Michelle receives a lot of support from other parents who have special needs children. “There’s kind of a subculture of parents of special needs kids,” she laughs. She says she can reach out and call someone for answers to problems she is having. “[It’s great] being able to draw on the resources of the other people. In no time, you can have 30 responses to a question or [tips on] how to handle a situation.”

Asked why she fosters special needs children, Michelle says she just “really enjoys the challenge.”

“I don’t know that there is anything else better in life than to be a foster parent,” she says. “There is nothing more rewarding than seeing a kid respond whether medically or emotional[ly].”

Simple Milestones Create “Highs”

Those “highs” are often the result of simple milestones, such as when a child behaves properly while in a store, or the first time the child rolls over at age 7. “If you wait seven years for that to happen, when it does happen, you throw a party,” she says. She adds that she has friends who have kids with some of the same issues, and they share the same feelings.

“It’s just such an incredible high,” Michelle says. “You know you’re making a difference [in a child’s life].”

That “high” doesn’t come without a lot of work. Michelle says her weeks are very full. For example, in one week she might have to take a child to eight or nine therapy sessions, a water therapy session and, of course, go to the doctor’s office. In addition, because a foster child may not have experienced such things as going to the zoo or a movie or a museum, she tries to organize something like that once a week.

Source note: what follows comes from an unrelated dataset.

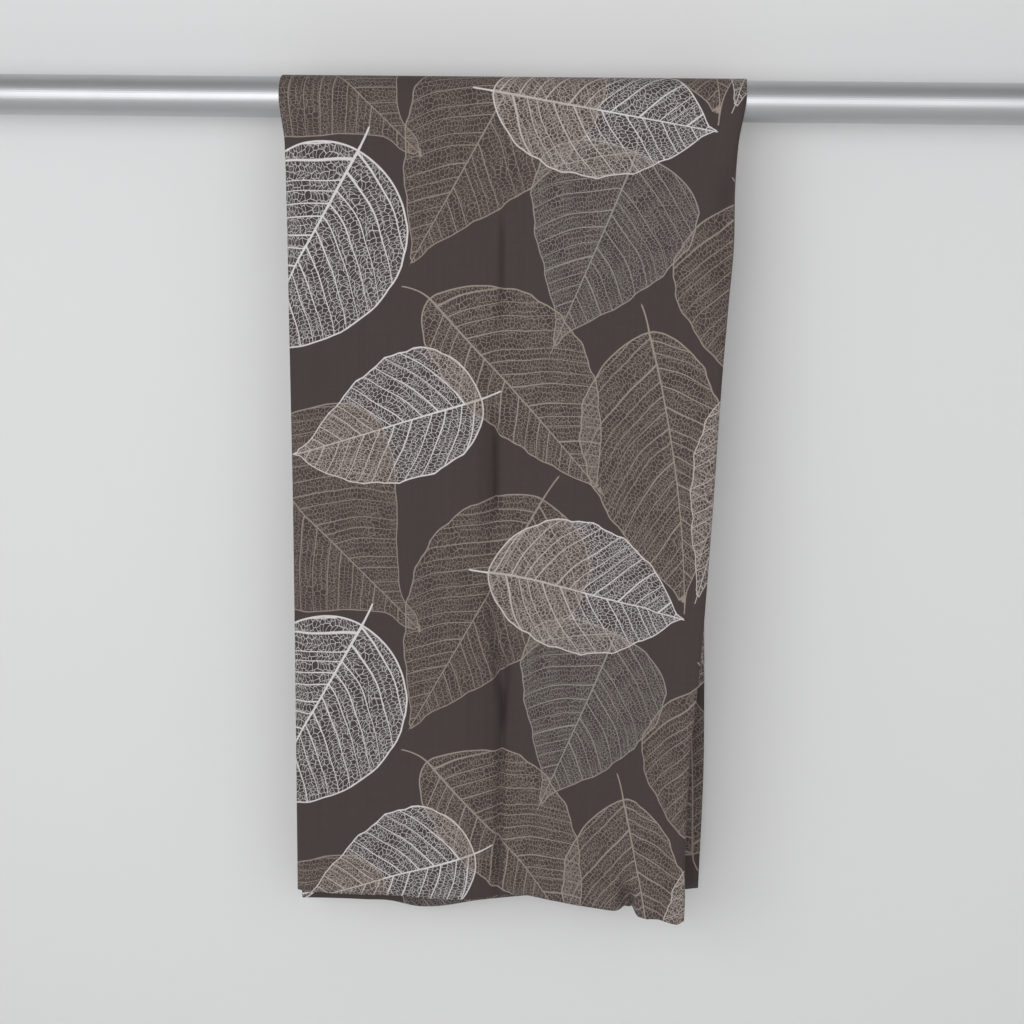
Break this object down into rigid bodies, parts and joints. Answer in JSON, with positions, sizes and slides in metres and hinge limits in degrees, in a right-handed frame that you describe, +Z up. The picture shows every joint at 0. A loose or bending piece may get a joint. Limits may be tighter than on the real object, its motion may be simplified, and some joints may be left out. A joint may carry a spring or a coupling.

But fostering is very much a family effort, and the children help each other.

“I am really blessed,” she says. “[My sons] are helpful. They may grumble [when I ask them] to do things, but they want to do it anyway.”

She adds that her teenage sons gave her a T-shirt that says “I don’t suffer insanity, I enjoy it.”

“That pretty much sums up things,” she says.

Patience, a Sense of Humor Are Essential

Michelle says that to be a foster or adoptive parent, a person has to be patient and strong-willed, and have a sense of humor.

“You have to be patient — and not just with the kids,” she says. “You have to be patient with the court system. You want what you see as best for the child, and sometimes the court system doesn’t see it that way.”

A person also has to be pretty strong-willed. “It’s not a job for people who take ‘no’ for an answer,” she says. “Sometimes you have to fight for what’s best for the child — testing, school system, whatever.”

A sense of humor is also important, “especially when you walk into the living room to find a child pouring chocolate syrup over whipped cream that was going to be for dessert in his lap,” Michelle says. “Or when you see a child walking the dog across the living room with dog’s front paws on the floor and the back legs around child’s shoulders.”

“I have had people ask me if [these] are my real children,” Michelle says. “Of course, they are. None of them is made of Play-Doh. Vic is as much my child as the other three. When you adopt a child, make sure it’s your kid and you love him — or her. Love is thicker than blood.”

And as for the future, Michelle is still looking for that girl to foster.